Pukulan Terbesar Industri Travel sejak Insiden 11 September
Ketakutan melanda saat penularan Covid-19 tidak terbendung. Ibadah dan wisata keliling dunia bukan lagi pilihan. Sebab, jika terinfeksi, mereka bisa berangkat tapi tak bisa pulang.
HAZRAT Masumeh sepi. Tak ada orang yang berlalu-lalang di salah satu situs suci Syiah di Kota Qom, Iran, itu. Padahal, sebelum Covid-19 menjangkiti Iran, tempat yang terkenal akan kubah emasnya itu selalu ramai dengan jamaah dari berbagai negara.
Hazrat Masumeh bukan satu-satunya yang kehilangan pengunjung. Berdasar foto udara yang dirilis Maxar, tempat-tempat lain di penjuru dunia mengalami hal serupa. Salah satunya Masjidilharam di Makkah, Arab Saudi.
Perusahaan teknologi asal Colorado, AS, itu membandingkan foto Kakbah yang diambil pada 14 Februari dan 3 Maret. Di foto pertama tampak jamaah yang memenuhi sekeliling Kakbah. Namun, di foto kedua jumlahnya lebih kecil. Sebab, Saudi sudah menghentikan sementara penerimaan jamaah umrah. Yang boleh beribadah saat ini hanyalah penduduk lokal setempat. Karena itu, jumlah mereka tak banyak.
Rabu (4/3) Saudi bahkan menutup total Masjidilharam di Makkah dan Masjid Nabawi di Madinah. Mereka melakukan sterilisasi. Dua tempat suci umat Islam itu baru dibuka kemarin (6/3) untuk penduduk setempat.

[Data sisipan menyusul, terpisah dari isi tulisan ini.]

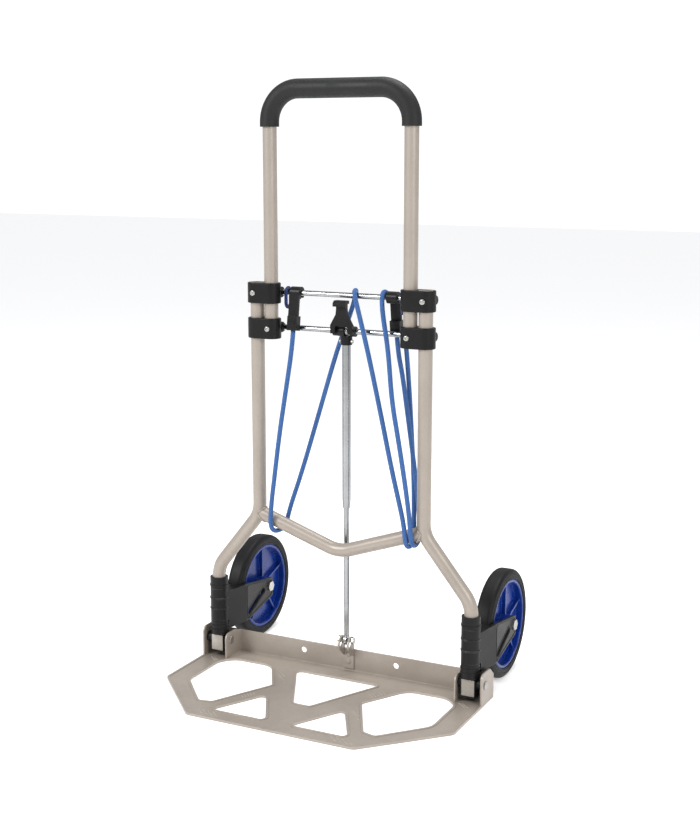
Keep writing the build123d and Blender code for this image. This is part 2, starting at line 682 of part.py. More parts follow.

”Penutupan dua area itu tidak pernah terjadi sebelumnya,” ujar salah seorang pejabat Saudi seperti dikutip Agence FrancePresse. Hingga saat ini belum ada keputusan apakah Saudi akan menghentikan atau melaksanakan ritual ibadah haji tahun ini. Tahun lalu 2,5 juta orang datang ke Saudi untuk melaksanakan rukun Islam yang terakhir tersebut.
Bukan hanya gambar udara, foto-foto yang diambil oleh fotografer di berbagai belahan dunia juga menunjukkan betapa besarnya dampak virus korona itu pada industri penerbangan dan pariwisata. Venice yang dulu dipadati turis hingga penduduknya terusik kini menjadi seperti tanpa penghuni. Hampir tak ada pengunjung di restoran-restoran yang berada di St Mark’s Square.
Di Piazza del Duomo, Milan, Italia, kini jumlah burung merpati jauh lebih banyak daripada jumlah turis. Jangan ditanya kondisi Kota Wuhan, Tiongkok. Ia bak kota mati. Bandara Hongkong dan Beijing juga sepi. Hanya satu dua orang yang berlalu-lalang. Itu adalah imbas banyaknya maskapai yang menghentikan penerbangan dari dan ke Tiongkok.
”Ini mungkin pukulan terbesar yang pernah kami lihat dalam industri travel global sejak serangan 11 September,” ujar Presiden Atmosphere Research Group Henry Harteveldt.
Banyak wisatawan yang membatalkan pesanan hotel maupun maskapai ke tempattempat yang terjadi penularan korona. Di Italia yang merupakan hot spot persebaran virus wilayah Eropa terjadi penurunan pemesanan hotel hingga lebih dari 50 persen.
Jepang menghadapi masalah serupa. Tempat-tempat wisata di Negeri Sakura itu hanya dikunjungi beberapa orang. Kereta khusus turis dari Hakone ke Shinjuku masih beroperasi, tapi mayoritas kursinya kosong.
Maskapai-maskapai besar pun harus mengandangkan armadanya. Lufthansa misalnya. Mereka terpaksa menghentikan operasional 150 pesawat. Cathay Pacific mengurangi 75 persen penerbangannya. United Airlines mengurangi penerbangan internasional hingga 20 persen. Sangat mungkin kian turun hingga Mei nanti.
CEO International Air Transport Association (IATA) Alexandre de Juniac mengungkapkan bahwa dampak virus korona pada lalu lintas udara yang mereka alami Januari lalu hanyalah pucuk gunung es. ”Meski demikian, itu sudah cukup untuk menjadi penyebab pertumbuhan lalu lintas udara terendah dalam hampir satu dekade terakhir,” tegasnya.